Self‐Activating, Capacitive Anion Intercalation Enables High‐Power Graphite Cathodes

Developing high‐power cathodes is crucial to construct next‐generation quick‐charge batteries for electric transportation and grid applications. However, this mainly relies on nanoengineering strategies at the expense of low scalability and high battery cost. Another option is provided herein to build high‐power cathodes by exploiting inexpensive bulk graphite as the active electrode material, where anion intercalation is involved. With the assistance of a strong alginate binder, the disintegration problem of graphite cathodes due to the large volume variation of >130% is well suppressed, making it possible to investigate the intrinsic electrochemical behavior and to elucidate the charge storage kinetics of graphite cathodes.
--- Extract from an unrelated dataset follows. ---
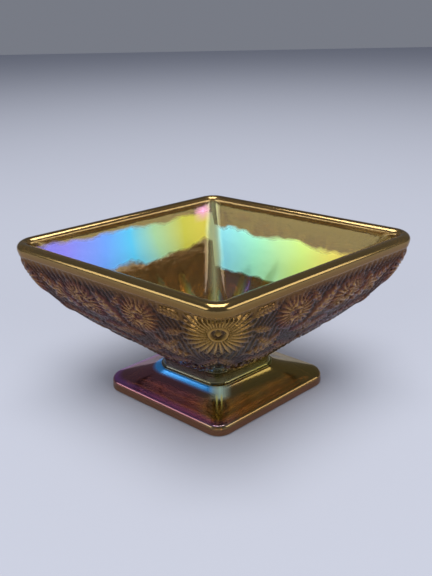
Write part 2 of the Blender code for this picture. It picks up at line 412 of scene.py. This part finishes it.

Ultrahigh power capability up to 42.9 kW kg−1 at the energy density of >300 Wh kg−1 (based on graphite mass) and long cycling life over 10 000 cycles are achieved, much higher than those of conventional cathode materials for Li‐ion batteries. A self‐activating and capacitive anion intercalation into graphite is discovered for the first time, making graphite a new intrinsic intercalation‐pseudocapacitance cathode material. The finding highlights the kinetical difference of anion intercalation (as cathode) from cation intercalation (as anode) into graphitic carbon materials, and new high‐power energy storage devices will be inspired. Anion intercalation of graphite is discovered to be a self‐activating and fast capacitive process, enabling inexpensive bulk graphite functioning as a new intercalation pseudocapacitance cathode material for advanced dual‐ion and Al‐ion batteries. The anion intercalation of graphitic carbon is significantly different from the sluggish diffusion‐controlled cation intercalation process.